┌─ Given material
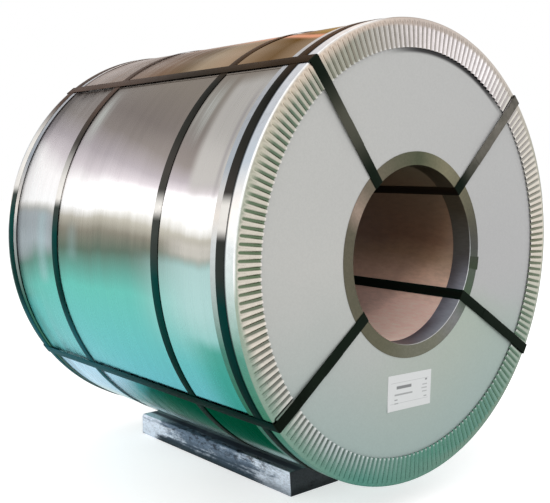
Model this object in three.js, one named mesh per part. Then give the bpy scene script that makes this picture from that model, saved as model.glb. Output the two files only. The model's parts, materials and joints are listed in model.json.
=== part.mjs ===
// Steel coil packed for export, lying with its bore level on two bearers.
//
// Millimetres, +Z up. The coil's axis runs along Y, its labelled end faces -Y, and the
// origin is on the floor below the middle of the coil.

import * as THREE from 'three';

// ---------------------------------------------------------------- driving dimensions

const STRIP_WIDTH = 1219;          // length of the coil along its axis
const COIL_DIAMETER = 1290;
const BORE_DIAMETER = 508;

const SHEET_GAP = 0.3;             // play between one packing layer and the next

const WRAP_THICKNESS = 0.8;        // steel sheet around the coil
const WRAP_SEAM_ANGLE = 130.5;     // free edge of the sheet, degrees from +X towards +Z
const WRAP_LAP = 102;              // how far the sheet's ends lie over each other
const WRAP_JOGGLE = 100;           // stretch over which the upper end climbs onto the lower

const LINER_THICKNESS = 1.6;       // board lining of the bore
const DISC_THICKNESS = 2;          // side disc over each end of the coil

const EDGE_THICKNESS = 0.8;        // sheet of the edge rings
const FRONT_RIM_WIDTH = 94;        // of the outer rings, along the coil's axis
const BACK_RIM_WIDTH = 66;
const OUTER_FACE_WIDTH = 80;       // of the outer ring, across the coil's end
const OUTER_ROUNDING = 5;
const FLUTE_MARGIN = 9;            // from the rounding to the flutes' closed ends
const FLUTE_COUNT = 200;
const FLUTE_DEPTH = 6;             // crest to valley at the flutes' open ends
const FLUTE_START_DEPTH = 4;       // crest to valley at their closed ends
const INNER_SLEEVE_DEPTH = 63;     // of the inner ring, into the bore
const INNER_FACE_WIDTH = 38;       // of the inner ring, across the coil's end
const INNER_ROUNDING = 2.5;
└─
Goal
Beginning at the first line above, repeat exactly until the line containing "const DISC_THICKNESS = 2;", which is included.

Response below
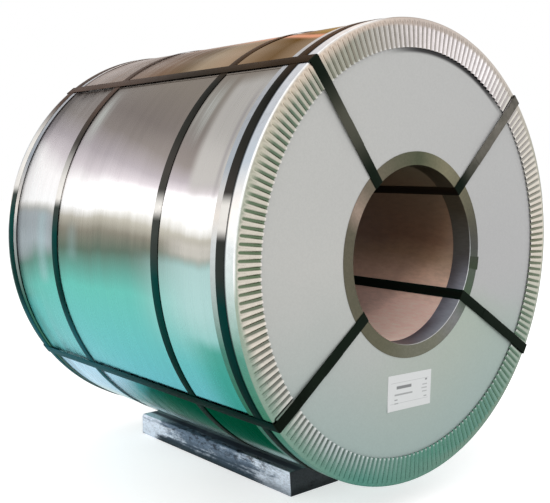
Model this object in three.js, one named mesh per part. Then give the bpy scene script that makes this picture from that model, saved as model.glb. Output the two files only. The model's parts, materials and joints are listed in model.json.
=== part.mjs ===
// Steel coil packed for export, lying with its bore level on two bearers.
//
// Millimetres, +Z up. The coil's axis runs along Y, its labelled end faces -Y, and the
// origin is on the floor below the middle of the coil.

import * as THREE from 'three';

// ---------------------------------------------------------------- driving dimensions

const STRIP_WIDTH = 1219;          // length of the coil along its axis
const COIL_DIAMETER = 1290;
const BORE_DIAMETER = 508;

const SHEET_GAP = 0.3;             // play between one packing layer and the next

const WRAP_THICKNESS = 0.8;        // steel sheet around the coil
const WRAP_SEAM_ANGLE = 130.5;     // free edge of the sheet, degrees from +X towards +Z
const WRAP_LAP = 102;              // how far the sheet's ends lie over each other
const WRAP_JOGGLE = 100;           // stretch over which the upper end climbs onto the lower

const LINER_THICKNESS = 1.6;       // board lining of the bore
const DISC_THICKNESS = 2;          // side disc over each end of the coil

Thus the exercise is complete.